If I were auditing you personally, vis-a-vis, you on the couch or in a chair, and me sitting at my desk and so forth, and we were going at it by the hour, this is exactly what we would be doing. Wouldn't be doing anything else. It'd probably have a lot of frills on it and it'd probably surprise you to death where it went occasionally, but at the same time it would just be the deadly proposition of making awfully sure that you could enter some gradient scale which would put blackness and lightness and — we'll go into that this afternoon, shouldn't try it this morning — colors. Miscolor things. Different color things. And a blackness-lightness, effort-thought, on all the emotional band, into any and every kind of a mest object, in terms of brackets, so that you're willing to let somebody else put it into mest too. See? Get that?

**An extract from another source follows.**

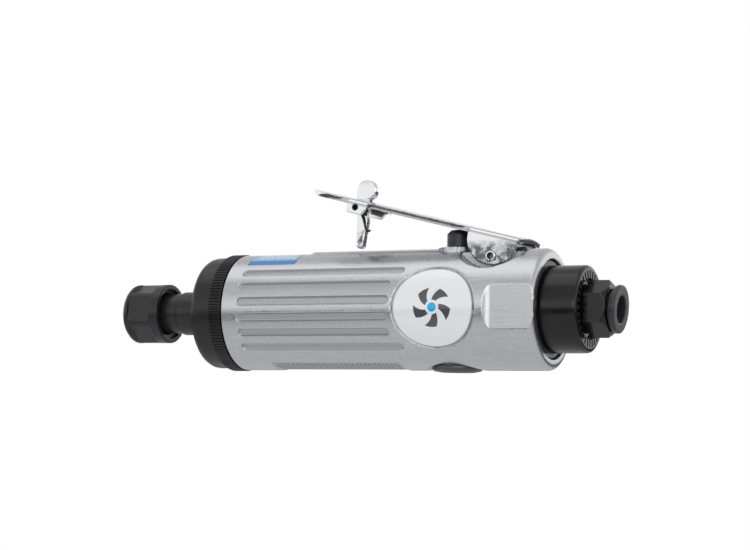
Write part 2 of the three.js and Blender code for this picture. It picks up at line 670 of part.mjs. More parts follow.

And you'll find out that a person's been getting along horribly and all of a sudden he's perfectly willing to let somebody else put it in, but he won't. And you'll find somebody else is in — gee, he was just getting along fine as long as he was putting it in, but all of a sudden other people putting it in for other people, well, nowrrrh! Or other people put it in for him — he can do it himself! I've had people get real mad. You just run them on a bracket, see? Not particularly surprising.

So I'll be real mad at you if you don't get real good at this. And if you don't get real good at this, if I get real mad at you, it'll create a terrible effect upon you. You realize this? (audience laughter) You understand then? You're doing this in self-defense, you realize this? Oh, dear. Gee, I haven't gotten mad at a preclear since 1950 — that is, not seriously. (audience laughter)

Okay. In the next two minutes, why don't you all step — the Second Unit — step in the other room and let me snap a wide-angle photograph of you.